DO THIS.
Scan the entries below for the word "names". Copy each line that has it.

MATERIAL FOR THE TASK.
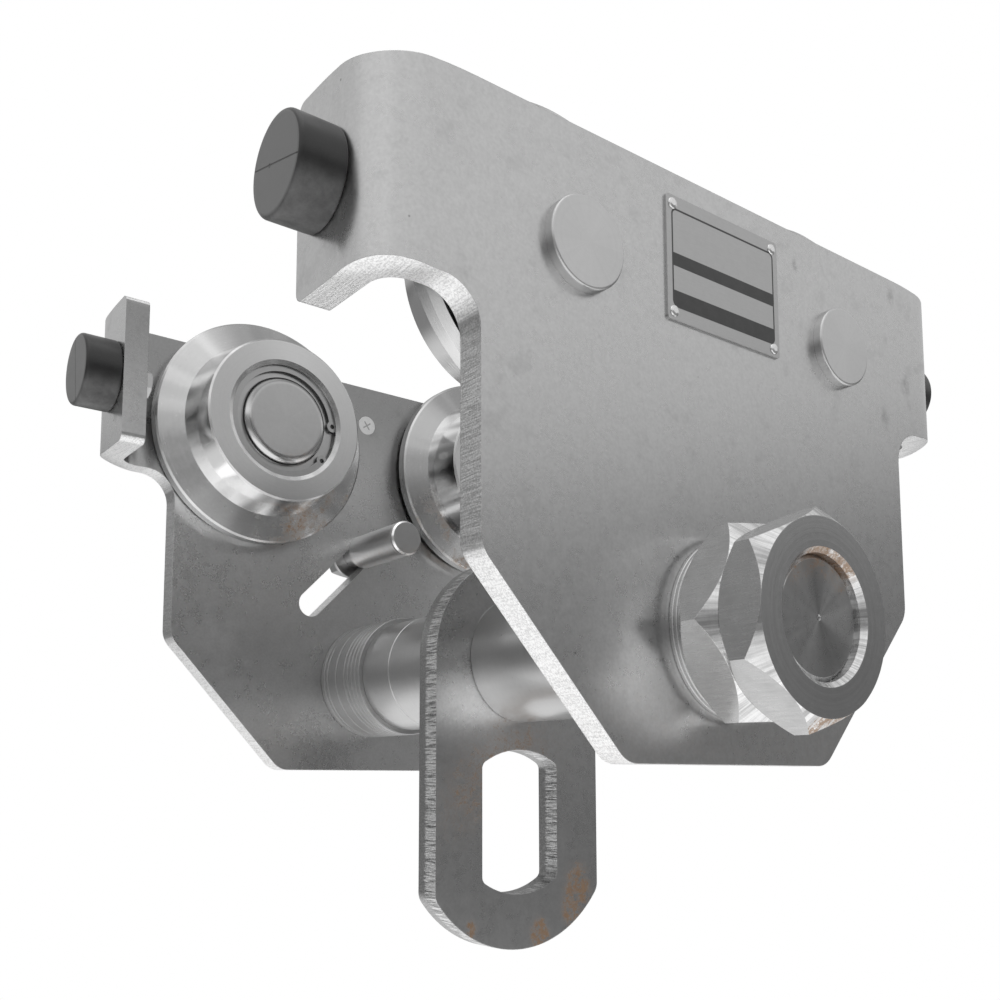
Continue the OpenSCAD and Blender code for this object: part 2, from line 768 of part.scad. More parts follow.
front_side_plate();
back_side_plate();
load_axle();
hanger_plate();
axle_nut(-1, 0, inner_nut_turn);  // front_inner_nut
axle_nut(-1, 1, lock_nut_turn);  // front_lock_nut
axle_nut(1, 0, inner_nut_turn);  // back_inner_nut
axle_nut(1, 1, lock_nut_turn);  // back_lock_nut
nut_washers(-1);  // front_nut_washers
nut_washers(1);  // back_nut_washers
stack_washers(-1, front_washers);  // front_stack_washers
stack_washers(1, back_washers);  // back_stack_washers
spacer(-1, front_end - short_spacer_l, long_spacer_l);  // front_long_spacer
spacer(-1, front_end, short_spacer_l);  // front_short_spacer
spacer(1, back_end - short_spacer_l, long_spacer_l);  // back_long_spacer
spacer(1, back_end, short_spacer_l);  // back_short_spacer
wheel(-1, -1);  // wheel_front_left
wheel(-1, 1);  // wheel_front_right
wheel(1, -1);  // wheel_back_left
wheel(1, 1);  // wheel_back_right
wheel_pin(-1, -1);  // wheel_pin_front_left
wheel_pin(-1, 1);  // wheel_pin_front_right
wheel_pin(1, -1);  // wheel_pin_back_left
wheel_pin(1, 1);  // wheel_pin_back_right
outer_ring(-1, -1);  // outer_ring_front_left
outer_ring(-1, 1);  // outer_ring_front_right
outer_ring(1, -1);  // outer_ring_back_left
outer_ring(1, 1);  // outer_ring_back_right
inner_ring(-1, -1);  // inner_ring_front_left
inner_ring(-1, 1);  // inner_ring_front_right
inner_ring(1, -1);  // inner_ring_back_left
inner_ring(1, 1);  // inner_ring_back_right
ball_cage(-1, -1);  // ball_cage_front_left
ball_cage(-1, 1);  // ball_cage_front_right
ball_cage(1, -1);  // ball_cage_back_left
ball_cage(1, 1);  // ball_cage_back_right
circlip(-1, -1, 90);  // circlip_front_left
circlip(-1, 1, 200);  // circlip_front_right
circlip(1, -1, -16.5);  // circlip_back_left
circlip(1, 1, 60);  // circlip_back_right
dust_cap(-1, -1);  // dust_cap_front_left
dust_cap(-1, 1);  // dust_cap_front_right
dust_cap(1, -1);  // dust_cap_back_left
dust_cap(1, 1);  // dust_cap_back_right
pin_spacers();
pin_circlips();
bumper(-1, -1);  // bumper_front_left
bumper(-1, 1);  // bumper_front_right
bumper(1, -1);  // bumper_back_left
bumper(1, 1);  // bumper_back_right
bumper_bolts();
bumper_washers();
guide_pin();
guide_pin_washer();
guide_pin_nut();
nameplate();
nameplate_rivets();
hole_plug();
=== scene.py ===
import json
import math

import bpy
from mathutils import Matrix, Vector


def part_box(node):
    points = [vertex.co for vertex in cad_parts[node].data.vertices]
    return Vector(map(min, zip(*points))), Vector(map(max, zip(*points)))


# Finishes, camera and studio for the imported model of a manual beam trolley. Lengths are in metres.

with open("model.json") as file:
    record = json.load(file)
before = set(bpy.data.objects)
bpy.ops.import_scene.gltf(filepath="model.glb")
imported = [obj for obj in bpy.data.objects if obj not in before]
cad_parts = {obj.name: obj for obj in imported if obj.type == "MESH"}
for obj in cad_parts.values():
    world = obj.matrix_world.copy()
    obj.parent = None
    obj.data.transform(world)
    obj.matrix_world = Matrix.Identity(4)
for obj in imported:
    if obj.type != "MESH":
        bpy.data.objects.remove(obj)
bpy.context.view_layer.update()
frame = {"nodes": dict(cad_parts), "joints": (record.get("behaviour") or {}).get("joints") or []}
NODES = frame["nodes"]
MM = 0.001

# Places that the finishes line up with: boxes and joints from the frame, and a few of the part's own sizes
PLATE_LOW, PLATE_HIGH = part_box("front_side_plate")
PLATE_T = 12 * MM
PLATE_INNER = abs(PLATE_LOW.y) - PLATE_T
EAR_BEND = 22 * MM
EAR_START_X = PLATE_HIGH.x - EAR_BEND
HANGER_LOW, HANGER_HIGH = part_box("hanger_plate")
HANGER_T = HANGER_HIGH.y - HANGER_LOW.y
JOINTS = {joint["name"]: joint for joint in frame["joints"]}
AXLE_AT = (0.0, JOINTS["hanger_swing"]["pos_m"][2])
WHEEL_PIVOT = JOINTS["wheel_spin_front_left"]["pos_m"]
WHEEL_AT = (abs(WHEEL_PIVOT[0]), WHEEL_PIVOT[2])
TAG_LOW, TAG_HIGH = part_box("nameplate")
BUMPER_LOW, BUMPER_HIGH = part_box("bumper_front_left")
PLUG_LOW, PLUG_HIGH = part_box("hole_plug")
GUIDE_LOW, GUIDE_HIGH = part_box("guide_pin")
HOOK_SLOT_DROP = 79.6 * MM
HOOK_SLOT_AT = (0.0, AXLE_AT[1] - HOOK_SLOT_DROP)

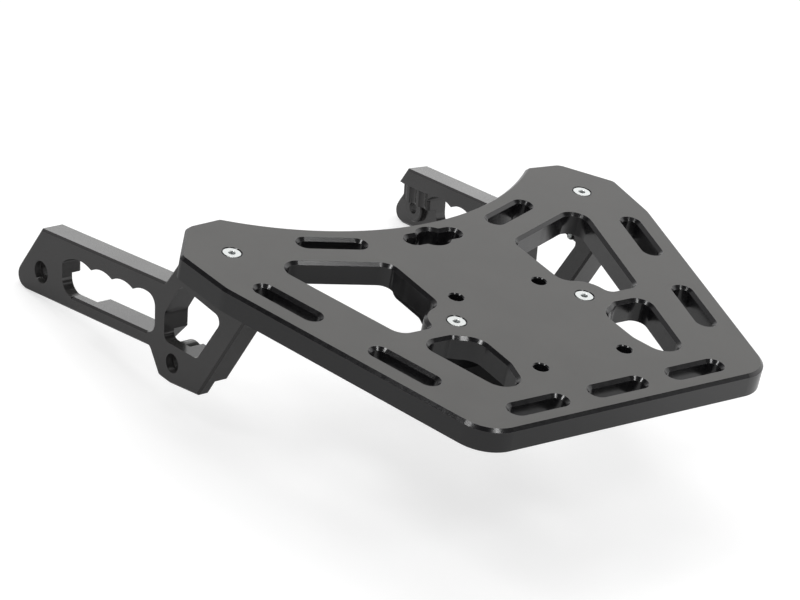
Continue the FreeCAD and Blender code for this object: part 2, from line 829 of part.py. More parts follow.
def bracket_bridge():
    """Flat bridge across the bracket that ends in a round ear under each rear screw."""
    top = -plate_thickness
    radius = bracket_ear_r
    right_rear = Vector(rear_screw_x, rear_screw_y - radius, top)
    right_tip = Vector(rear_screw_x + radius, rear_screw_y, top)
    right_front = Vector(rear_screw_x, rear_screw_y + radius, top)
    left_front = Vector(-rear_screw_x, rear_screw_y + radius, top)
    left_tip = Vector(-rear_screw_x - radius, rear_screw_y, top)
    left_rear = Vector(-rear_screw_x, rear_screw_y - radius, top)
    outline = Part.Wire([
        Part.makeLine(left_rear, right_rear),
        Part.Arc(right_rear, right_tip, right_front).toShape(),
        Part.makeLine(right_front, left_front),
        Part.Arc(left_front, left_tip, left_rear).toShape(),
    ])
    return slab(outline, Vector(0, 0, -bracket_ear_thickness))


def bracket_holes():
    """Tapped holes for the rear screws and cross bolt holes through both cheeks."""
    holes = []
    tap_r = screw_d / 2.0 + thread_gap
    for side in (-1, 1):
        mouth = Vector(side * rear_screw_x, rear_screw_y, -plate_thickness + overrun)
        length = bracket_ear_thickness + 2 * overrun
        holes.append(Part.makeCylinder(tap_r, length, mouth, Vector(0, 0, -1)))
    for step in (0, 1):
        y = bracket_bolt_first_y + step * bracket_bolt_pitch
        mouth = Vector(-bracket_half_width - overrun, y, bracket_bolt_z)
        length = 2 * (bracket_half_width + overrun)
        holes.append(Part.makeCylinder(bracket_bolt_d / 2.0, length, mouth, Vector(1, 0, 0)))
    return holes


def centre_bracket():
    """Bracket under the plate: a web, two cheeks and two ears for the rear screws."""
    cheek = bracket_cheek()
    half_web = bracket_half_width - bracket_cheek_thickness / 2.0
    web = Part.makeBox(
        2 * half_web,
        bracket_web_front_y - bracket_web_rear_y,
        bracket_web_thickness,
        Vector(-half_web, bracket_web_rear_y, -plate_thickness - bracket_web_thickness),
    )
    bracket = cheek.fuse([mirrored(cheek), web, bracket_bridge()]).removeSplitter()
    roots = []
    for side in (-1, 1):
        for end in (-1, 1):
            y = rear_screw_y + end * bracket_ear_r
            roots += upright_edges(bracket, side * bracket_half_width, y, on_plate)
    bracket = bracket.makeFillet(bracket_ear_root_r, roots)
    return bracket.cut(bracket_holes())


def main():
    os.makedirs("parts", exist_ok=True)
    arm = right_arm()
    parts = {
        "top_plate": top_plate(),
        "right_arm": arm,
        "left_arm": mirrored(arm),
        "centre_bracket": centre_bracket(),
    }
    for name, side in (("left", -1), ("right", 1)):
        parts["front_" + name + "_screw"] = countersunk_screw(
            front_screw_length, side * front_screw_x, front_screw_y
        )
        parts["rear_" + name + "_screw"] = countersunk_screw(
            rear_screw_length, side * rear_screw_x, rear_screw_y
        )
    for name, shape in parts.items():
        shape.exportStep("parts/" + name + ".step")
        print(name, shape.isValid(), len(shape.Solids), round(shape.Volume, 1))


main()
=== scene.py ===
"""Looks of a motorcycle luggage rack: anodised plate and arms, zinc screws, plain studio."""

import json
import logging
import math
from collections.abc import Callable, Sequence
from dataclasses import dataclass
from enum import Enum

import bmesh
import bpy
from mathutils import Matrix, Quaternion, Vector


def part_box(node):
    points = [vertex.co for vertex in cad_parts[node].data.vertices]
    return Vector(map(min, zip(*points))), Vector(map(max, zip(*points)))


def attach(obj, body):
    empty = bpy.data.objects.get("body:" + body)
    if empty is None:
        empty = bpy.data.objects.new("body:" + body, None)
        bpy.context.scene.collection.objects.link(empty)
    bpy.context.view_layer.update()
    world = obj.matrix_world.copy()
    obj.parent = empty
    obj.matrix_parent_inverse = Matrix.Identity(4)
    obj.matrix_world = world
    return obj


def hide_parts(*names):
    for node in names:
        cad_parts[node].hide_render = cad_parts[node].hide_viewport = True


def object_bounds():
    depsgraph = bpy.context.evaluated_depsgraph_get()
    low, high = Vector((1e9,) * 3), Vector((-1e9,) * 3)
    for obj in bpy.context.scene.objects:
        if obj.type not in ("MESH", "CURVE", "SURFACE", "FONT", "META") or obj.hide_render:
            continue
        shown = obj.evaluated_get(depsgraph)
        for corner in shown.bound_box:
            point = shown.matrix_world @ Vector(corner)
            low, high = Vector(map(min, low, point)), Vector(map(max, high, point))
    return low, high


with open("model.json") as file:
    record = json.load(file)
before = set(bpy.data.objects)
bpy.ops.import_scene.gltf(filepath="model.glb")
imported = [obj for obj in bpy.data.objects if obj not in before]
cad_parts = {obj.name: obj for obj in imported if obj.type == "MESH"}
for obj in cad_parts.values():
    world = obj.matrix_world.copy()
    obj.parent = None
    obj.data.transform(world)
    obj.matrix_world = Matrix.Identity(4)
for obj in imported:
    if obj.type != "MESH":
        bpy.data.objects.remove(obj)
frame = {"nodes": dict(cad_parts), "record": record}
CAD_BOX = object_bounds()

MM = 0.001
ROOT = "root"
LOG = logging.getLogger("luggage_rack")

Range = tuple[float, float]
Colour = tuple[float, float, float]
Point = tuple[float, float, float]
Socket = bpy.types.NodeSocket
Input = Socket | float | Point
Ring = list[Vector]
Verts = list[bmesh.types.BMVert]

# Results that rise or fall over a range.
RISING: Range = (0.0, 1.0)
FALLING: Range = (1.0, 0.0)

# Noise seldom comes near 0 or 1, so finishes use these parts of its range.
NOISE_CORE: Range = (0.3, 0.7)
NOISE_MOST: Range = (0.25, 0.75)
NOISE_WIDE: Range = (0.2, 0.8)

# Places of the colour sockets among all the sockets of a mix node.
MIX_SHARE = 0
MIX_FIRST = 6
MIX_SECOND = 7
MIX_RESULT = 2

# Corners of the thread's section: pitches along the axis, and share of the full height.
THREAD_PROFILE: tuple[Range, ...] = ((-0.44, -0.03), (-0.07, 1.0), (0.07, 1.0), (0.44, -0.03))


class Slot(Enum):
    """Material slot of the record meant for the screws; nothing in this script uses it."""

    SCREW = "zinc_screw"


class Side(Enum):
    """Side of the bike that a piece belongs to, as its name says."""

    LEFT = "left"
    RIGHT = "right"


class End(Enum):
    """End of the plate or of an arm, as the names of screws and mounts say."""

    FRONT = "front"
    REAR = "rear"


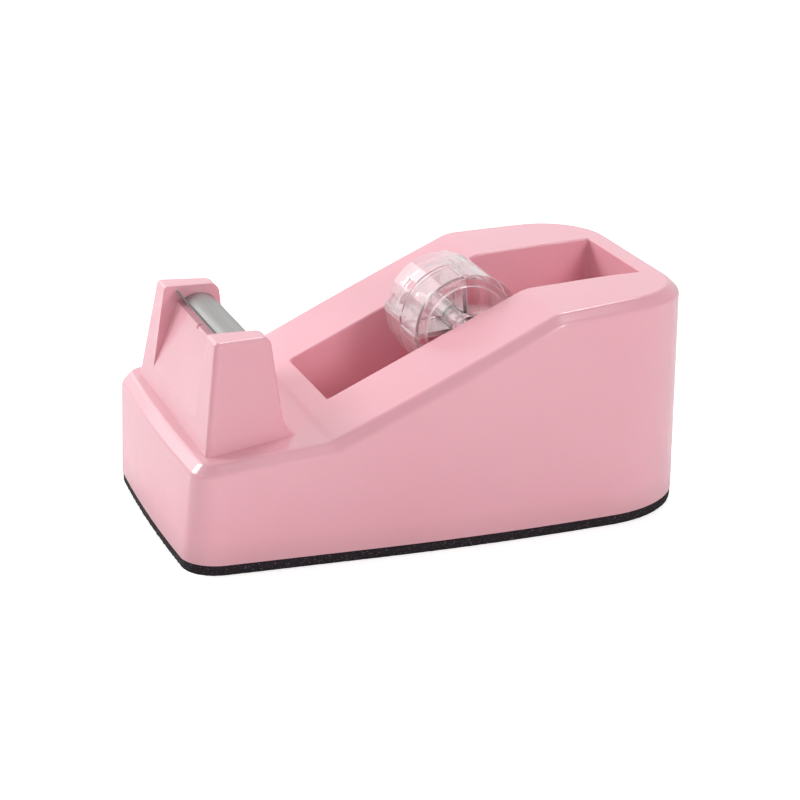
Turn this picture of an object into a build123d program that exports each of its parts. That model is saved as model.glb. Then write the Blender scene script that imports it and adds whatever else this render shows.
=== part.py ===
"""Desk tape dispenser: weighted moulded body, foam foot, steel cutter and a lift-out clear hub.

Millimetres, +Z up. X runs from the cutter end (-X) to the rear (+X), Y across the width.
The origin is on the ground under the middle of the body.
"""
import os
from math import cos, radians, sin

from build123d import *

# Foot and base
PAD_THICK = 2.3
PAD_INSET = 0.15
PLATE_THICK = 2.0
PLATE_GAP = 0.15

# Longer than the part is wide or high: reach of the cuts that go right through
THROUGH = 80.0

# Outer shell: the plan at the foot and the plan above the highest point
FOOT_FRONT_X = -58.5
FOOT_REAR_X = 61.2
FOOT_HALF_WIDTH = 35.6
HEAD_Z = 54.0
HEAD_FRONT_X = -55.3
HEAD_REAR_X = 56.8
HEAD_HALF_WIDTH = 40.4
FOOT_FRONT_RADIUS = 8.0
FOOT_REAR_RADIUS = 26.0
HEAD_FRONT_RADIUS = 1.5
HEAD_REAR_RADIUS = 18.0
FRONT_BOW = 1.1
SIDE_BOW_X = -17.0
SIDE_BOW_DROP = 6.8
WALL = 2.6
EDGE_BEVEL = 2.2
EDGE_SOFTEN = 1.5

# Side profile of the top surface, from beyond the front to beyond the rear
DECK_FRONT_X = -70.0
DECK_FRONT_Z = 23.4
KNEE_X = -27.6
KNEE_Z = 27.5
KNEE_RADIUS = 6.0
BEND_X = 22.7
BEND_Z = 51.2
BEND_RADIUS = 9.0
CROWN_X = 38.0
CROWN_Z = 52.3
TAIL_X = 62.0
TAIL_Z = 52.6

# Wheel well
WELL_FRONT_X = -22.5
WELL_REAR_X = 50.5
WELL_HALF_WIDTH = 15.3
WELL_TAPER = 1.0
WELL_FLOOR_Z = 6.8
WELL_REAR_RADIUS = 1.0
WELL_FRONT_RADIUS = 1.0
WELL_WALL = 2.2
WELL_LIP_RADIUS = 0.5

# Cutter tower
TOWER_TOP_Z = 48.3
TOWER_BASE_Z = 22.0
TOWER_TOP_FRONT_X = -50.1
TOWER_TOP_REAR_X = -37.6
TOWER_FRONT_LEAN = 0.155
TOWER_REAR_MID_X = -35.8
TOWER_REAR_MID_Z = 31.5
TOWER_FLARE_X = -32.3
TOWER_FLARE_Z = 26.7
TOWER_TOP_HALF = 26.7
TOWER_SIDE_LEAN = 0.17
TOWER_SIDE_TAPER = 0.16
TOWER_EDGE_RADIUS = 1.1
TOWER_REAR_RADIUS = 2.2
EAR_INNER_Y = 19.3
PANEL_FOOT_X = -52.9
PANEL_FOOT_Z = 30.0
PANEL_TOP_X = -47.1
PANEL_TOP_Z = 44.6
PANEL_SINK = 0.15
SEAT_REAR_X = -38.9
SEAT_REAR_Z = 44.8
SEAT_CROWN_X = -42.2
SEAT_CROWN_Z = 46.0
SEAT_VALLEY_X = -45.7
SEAT_VALLEY_Z = 44.8
SEAT_RUN_OUT = 6.0
SEAT_RUN_OUT_DROP = 10.0
GAP_FRONT_X = -60.0
GAP_FOOT_Z = 26.0

# Nick in the middle of the panel's top edge
NOTCH_WIDTH = 0.9
NOTCH_DEPTH = 0.8

# Cutter
BLADE_THICK = 0.4
BLADE_HALF = 19.15
BLADE_TIP_X = -47.6
BLADE_TIP_Z = 47.4
TOOTH_PITCH = 1.0
TOOTH_DEPTH = 0.8
TOOTH_ROOT = 0.05
BLADE_LIFT = 0.03
BLADE_REAR_X = -39.05
BLADE_REAR_Z = 45.0

# Wheel and its axle
AXLE_X = 11.9
AXLE_Z = 41.2
AXLE_RADIUS = 2.0
AXLE_HALF = 14.3
AXLE_END_CHAMFER = 0.4
BORE_RADIUS = 2.08
HUB_RADIUS = 3.3
HUB_HALF = 10.8
DRUM_RADIUS = 12.7
DRUM_WALL = 1.3
DRUM_HALF = 10.2
RIB_RADIUS = 13.0
RIB_WIDTH = 1.7
RIB_DEPTH = 1.2
RIM_RADIUS = 9.8
RIM_THICK = 1.3
SPLIT_Y = -0.6
SPLIT_GROOVE = 0.8
SPOKES = 4
SPOKE_THICK = 1.2
SPOKE_TURN = 5.0
SPOKE_SETBACK = 1.6
WINDOW_TURNS = (51, 141, 231, 321)
WINDOW_LENGTH = 5.2
WINDOW_WIDTH = 2.2
WINDOW_Y = 3.4
SLOT_CLEARANCE = 0.15
SLOT_HEIGHT = 6.0
CRADLE_INNER_Y = 11.3
CRADLE_HALF = 4.2
CRADLE_TOP_Z = 43.2
CRADLE_WAIST_Z = 36.2
CRADLE_FOOT_Z = 26.0
CRADLE_DEPTH = 4.4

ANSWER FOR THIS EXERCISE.
def hide_parts(*names):
    for node in names:
    """End of the plate or of an arm, as the names of screws and mounts say."""